The editor who bought the novel, Kathy Dawson (who has her own imprint at Penguin), wanted me to make even deeper cuts. In the original version of the manuscript, Dylan is obsessed with a series of fantasy novels about the Lookingland, a magical realm Dylan thinks he can visit. Throughout the novel, other characters also try to access the Lookingland, so it became an element that tied together the separate stories that make up Where Futures End. Kathy suggested I cut out the Lookingland entirely; she thought it was too confusing, one more thing for the reader to keep track of in an already intricate novel. But how in the world would I then tie all of Where Futures End together?

Parker’s assistant, Arya

We figured out that Dylan, instead of reading novels about the magical land he longed to escape to, should write stories about that land himself. This set up a new way to connect the stories that comprise Where Futures End.

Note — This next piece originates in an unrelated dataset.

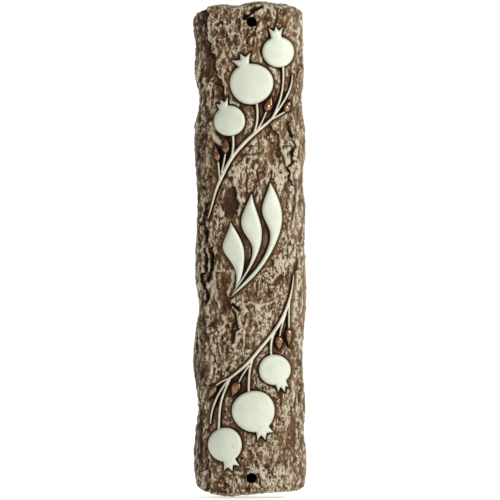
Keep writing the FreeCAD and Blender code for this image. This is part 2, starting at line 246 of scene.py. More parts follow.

In the second part of Where Futures End, Dylan’s stories come to the public’s attention. In the third part, we see that books and movies have been made from Dylan’s stories. In the fourth part, a main character makes his living playing a video game based on Dylan’s stories. And in the fifth part, the stories take on a life of their own…

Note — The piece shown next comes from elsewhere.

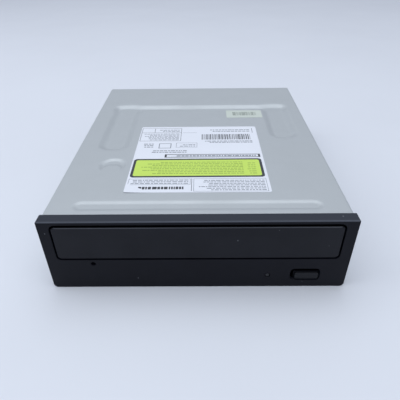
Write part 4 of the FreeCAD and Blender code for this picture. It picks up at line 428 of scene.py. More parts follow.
def noise_node(tree: Tree, vector: Socket, scale: object, detail: float) -> Socket:
    """A noise texture from 0 to 1.

    Args:
        tree: the node tree.
        vector: the place.
        scale: a socket or a number.
        detail: how many octaves are added.

    Returns:
        The noise.
    """
    return add_node(tree, "ShaderNodeTexNoise", {"Vector": vector, "Scale": scale,
                                                 "Detail": detail}).outputs["Fac"]


def range_node(tree: Tree, value: Socket, low: float, high: float, out_low: float = 0.0,
               out_high: float = 1.0) -> Socket:
    """A clamped change of range.

    Args:
        tree: the node tree.
        value: what is changed.
        low: the input that gives out_low.
        high: the input that gives out_high.
        out_low: the first result.
        out_high: the last result.

    Returns:
        The changed value.
    """
    return add_node(tree, "ShaderNodeMapRange", {"Value": value, "From Min": low, "From Max": high,
                                                 "To Min": out_low, "To Max": out_high}).outputs["Result"]


def mix_colour(tree: Tree, amount: object, first: object, second: object) -> Socket:
    """A mix of two colours.

    Args:
        tree: the node tree.
        amount: a socket or a number from 0 to 1.
        first: a socket or a colour.
        second: a socket or a colour.

    Returns:
        The mixed colour.
    """
    inputs = {MIX_AMOUNT: amount, MIX_FIRST: first, MIX_SECOND: second}
    return add_node(tree, "ShaderNodeMix", inputs, data_type="RGBA").outputs[MIX_COLOUR]


def cloud_group() -> Tree:
    """The group that varies a colour softly over a surface: handling, plating and storage marks."""
    tree, start, end = new_group("soft_clouds", {"Vector": ("NodeSocketVector", None),
                                                 "Colour": ("NodeSocketColor", (0.5, 0.5, 0.5, 1.0)),
                                                 "Scale": ("NodeSocketFloat", 60.0),
                                                 "Strength": ("NodeSocketFloat", 0.1)},
                                 {"Colour": "NodeSocketColor", "Mask": "NodeSocketFloat"})
    clear_below, full_above = 0.32, 0.68
    broad = noise_node(tree, start.outputs["Vector"], start.outputs["Scale"], detail=4.0)
    mask = range_node(tree, broad, clear_below, full_above)
    left_over = math_node(tree, "SUBTRACT", 1.0, start.outputs["Strength"])
    dark = add_node(tree, "ShaderNodeHueSaturation", {"Color": start.outputs["Colour"], "Value": left_over})
    mixed = mix_colour(tree, mask, start.outputs["Colour"], dark.outputs["Color"])
    feed(tree, end, {"Colour": mixed, "Mask": mask})
    return tree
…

It was painful to make all of those deep cuts. I wasn’t always sure I should make such huge changes to my original vision! But I took the advice of my agent and did my revisions in a separate document so that I always had the option of reverting to the original manuscript.

That helped me make bold changes, and in the end, I felt the new versions of the manuscript were better than the old versions.

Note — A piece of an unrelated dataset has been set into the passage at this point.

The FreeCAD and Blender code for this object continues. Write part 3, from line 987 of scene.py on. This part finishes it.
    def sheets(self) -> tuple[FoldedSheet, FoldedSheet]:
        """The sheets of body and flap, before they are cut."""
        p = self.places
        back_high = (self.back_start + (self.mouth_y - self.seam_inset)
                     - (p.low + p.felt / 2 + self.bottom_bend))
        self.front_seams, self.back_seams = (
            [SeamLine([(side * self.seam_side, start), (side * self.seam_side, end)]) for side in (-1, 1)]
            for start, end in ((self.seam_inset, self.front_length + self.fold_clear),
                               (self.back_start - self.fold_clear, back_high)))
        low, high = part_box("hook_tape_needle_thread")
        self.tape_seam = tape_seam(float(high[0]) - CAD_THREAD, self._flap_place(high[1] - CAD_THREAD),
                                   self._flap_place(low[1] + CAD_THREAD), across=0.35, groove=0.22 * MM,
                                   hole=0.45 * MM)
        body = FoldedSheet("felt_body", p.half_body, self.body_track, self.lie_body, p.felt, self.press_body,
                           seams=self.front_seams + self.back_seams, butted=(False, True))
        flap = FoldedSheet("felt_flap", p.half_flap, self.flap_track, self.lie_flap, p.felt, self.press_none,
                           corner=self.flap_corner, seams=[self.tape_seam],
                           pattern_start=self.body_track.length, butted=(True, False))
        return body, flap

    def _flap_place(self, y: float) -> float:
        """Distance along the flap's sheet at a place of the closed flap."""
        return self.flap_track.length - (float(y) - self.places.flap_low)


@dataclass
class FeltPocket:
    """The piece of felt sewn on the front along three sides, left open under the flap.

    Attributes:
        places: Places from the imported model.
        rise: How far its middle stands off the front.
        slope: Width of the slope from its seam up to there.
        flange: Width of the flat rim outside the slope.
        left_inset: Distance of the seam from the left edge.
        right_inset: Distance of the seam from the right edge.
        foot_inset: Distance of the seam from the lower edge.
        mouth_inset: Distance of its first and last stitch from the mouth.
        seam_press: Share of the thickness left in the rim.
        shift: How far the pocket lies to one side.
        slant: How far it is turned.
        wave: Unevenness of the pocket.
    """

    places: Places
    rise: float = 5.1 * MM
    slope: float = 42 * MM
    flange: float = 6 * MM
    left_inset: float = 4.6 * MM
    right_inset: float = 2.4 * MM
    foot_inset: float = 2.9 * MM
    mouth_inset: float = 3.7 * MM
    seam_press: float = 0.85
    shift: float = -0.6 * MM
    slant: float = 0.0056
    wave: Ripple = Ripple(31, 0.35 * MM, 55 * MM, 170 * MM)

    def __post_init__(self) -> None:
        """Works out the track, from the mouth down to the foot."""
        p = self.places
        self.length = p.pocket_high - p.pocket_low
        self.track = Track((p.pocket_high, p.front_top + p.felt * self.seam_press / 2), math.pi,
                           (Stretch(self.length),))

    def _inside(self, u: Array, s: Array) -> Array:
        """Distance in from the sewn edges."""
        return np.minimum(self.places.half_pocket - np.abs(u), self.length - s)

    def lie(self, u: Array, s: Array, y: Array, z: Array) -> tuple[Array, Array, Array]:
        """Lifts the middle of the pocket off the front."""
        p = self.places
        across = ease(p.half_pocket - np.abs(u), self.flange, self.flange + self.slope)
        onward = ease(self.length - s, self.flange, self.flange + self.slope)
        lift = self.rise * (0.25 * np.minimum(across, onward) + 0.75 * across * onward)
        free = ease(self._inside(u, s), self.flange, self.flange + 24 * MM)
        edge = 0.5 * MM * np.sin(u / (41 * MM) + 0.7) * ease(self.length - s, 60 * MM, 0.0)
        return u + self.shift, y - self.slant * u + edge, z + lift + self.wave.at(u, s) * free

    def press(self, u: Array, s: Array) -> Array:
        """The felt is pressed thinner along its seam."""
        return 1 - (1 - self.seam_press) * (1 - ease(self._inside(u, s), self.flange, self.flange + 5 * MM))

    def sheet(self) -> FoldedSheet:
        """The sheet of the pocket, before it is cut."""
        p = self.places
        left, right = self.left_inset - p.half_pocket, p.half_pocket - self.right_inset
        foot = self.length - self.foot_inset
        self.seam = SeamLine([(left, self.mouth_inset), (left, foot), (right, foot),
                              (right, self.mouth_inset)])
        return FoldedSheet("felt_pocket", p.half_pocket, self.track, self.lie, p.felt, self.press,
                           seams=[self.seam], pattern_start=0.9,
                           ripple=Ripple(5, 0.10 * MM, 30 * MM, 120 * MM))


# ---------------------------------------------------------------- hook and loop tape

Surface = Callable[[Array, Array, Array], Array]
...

It helps to have an agent and an editor who are so insightful with their revision suggestions, but I also recommend taking chances with revisions, knowing you can always go back to what you originally wrote if those revisions don’t work for you.

As a science fiction writer, what first attracted you to that literary tradition? Have you been a long-time sci-fi reader?

Does anyone else remember “poot” from My Teacher Fried My Brains by Bruce Coville (Aladdin, 1991)? I loved that crazy-weird stretchable pet when I was in grade school. And I was fascinated by the tesseracts in A Wrinkle In Time by Madeleine L’Engle (Farrar, Straus & Giroux, 1963).

When I was a kid, if there was a book in my library about something strange, I took it home.

Those books inspired me to write my own weird stories about kids visiting alternate realities and wielding supernatural powers.

Reading and writing science fiction was the only thing that could feed my ever-hungry imagination.

What drew me to science fiction as a kid were the strange ideas, the mind-benders, like Meg Murray talking about how time is the fourth dimension.

Where Futures End makes use of the tropes I’ve loved reading about from a young age: alternate universes, time distortion, psychic abilities. But I’ve also grown to love how science fiction explores personal interactions and cultural changes. I wanted Where Futures End to explore culture in the same way Feed by M. T. Anderson (Candlewick, 2002) does, and to explore relationships in the same way that How I Live Now by Meg Rosoff (Penguin, 2004) does.

Science fiction, more than any other genre, lends enough distance to gain new perspectives, and that’s the main reason I still love the genre.